Does anyone know how much traffic Silver drove to the NYTimes website? I would think during election season probably about 95% of visitors went there for 538. This is going to hurt the Times.
@Redshirt: I don’t think this would work long term. The polling firms depend on accuracy to keep clients. Otherwise, why would anyone pay them for their work? If they consistently design sucky polls and/or are consistently wrong (like on purpose), it undermines their credibility. They poll other things than politics and they also work a lot of smaller races. If they prove consistently they aren’t to be trusted, they’ll lose clients.
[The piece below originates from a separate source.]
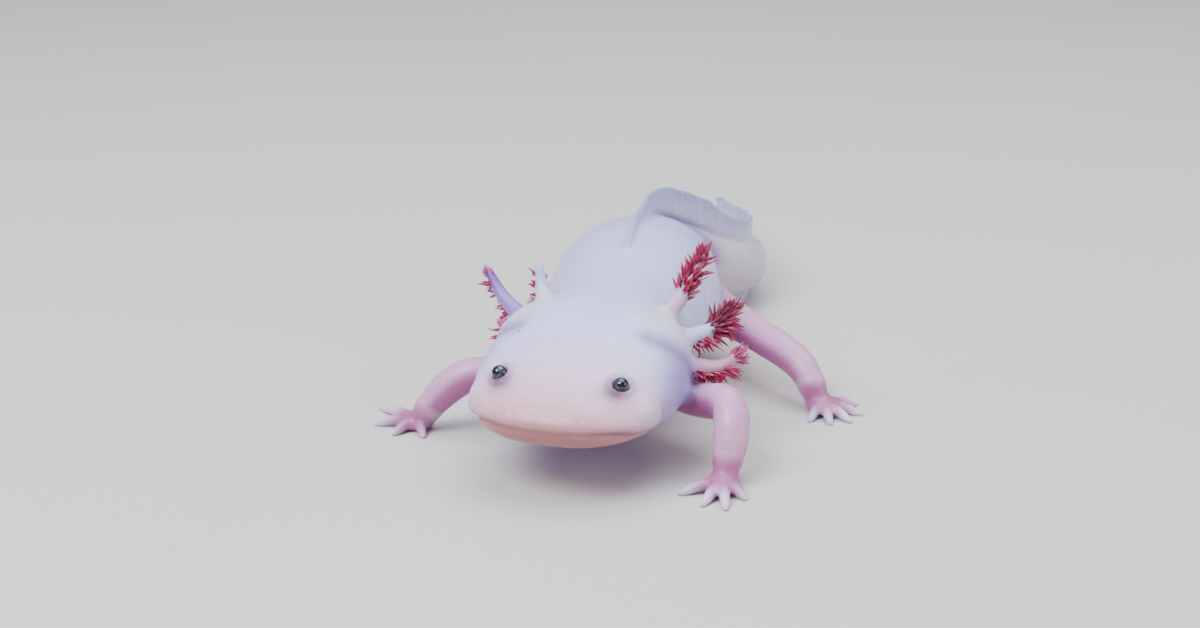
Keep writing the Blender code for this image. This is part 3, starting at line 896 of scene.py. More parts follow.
@dataclass
class Complexion:
    """The colour of the skin all over, before its fine mottling, with painted shade in its creases,
    hollows and underside and painted light on its upper side and legs.
    """

    # Distance back, then red, green and blue of the upper side.
    # The upper side's paler, bluer tone is partly painted light from above; its dip at 112 to 122 is
    # painted shade where the back falls to the bent tail.
    upper: Table = (
        (0, 208, 154, 158), (4, 226, 180, 194), (10, 230, 198, 224), (18, 220, 208, 244),
        (28, 208, 211, 252), (45, 206, 210, 250), (62, 203, 204, 244), (82, 200, 199, 240),
        (100, 195, 189, 228), (112, 168, 158, 206), (122, 176, 170, 202), (136, 206, 198, 206),
        (160, 200, 192, 208), (200, 188, 178, 204), (227, 184, 174, 204))
    # The lower side is pinker as the animal is, and darker as painted shade beneath.
    lower: Table = (
        (0, 166, 108, 106), (6, 172, 120, 132), (14, 182, 140, 180), (25, 182, 164, 220),
        (40, 184, 162, 214), (60, 190, 172, 212), (100, 186, 164, 202), (130, 184, 172, 188),
        (227, 176, 164, 192))
    cream: Colour = (232, 226, 202)
    # painted shade on the cheek and throat below the gill cover
    lilac: Colour = (132, 120, 200)
    # painted shade at the inner lower side of each eye
    under_eye: Colour = (98, 54, 78)
    eye_ring: Colour = (192, 152, 188)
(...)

This already happened to a certain extent after 2012. I forget which polling firm it was–Gallup, maybe?–who was consistently unreliable and after the election said they’d be looking at their polling methodology. If the poll design sucks, Nate Silver and Sam Wang, et al will say so. They have already. They tend to leave out polls that are so poorly designed as to be meaningless. There’s not a lot of upside for polling firms in designing terrible polls.
What the NYT does is not news, it’s entertainment. It’s fiction, it’s narrative.
Sorry, it is. And Nate Silver was dealing with facts, not narrative.
Enhanced Voting Techniques
@Barry: To me this was a confession: ‘Silver was right, the rest were wrong, so Silver was asked to leave.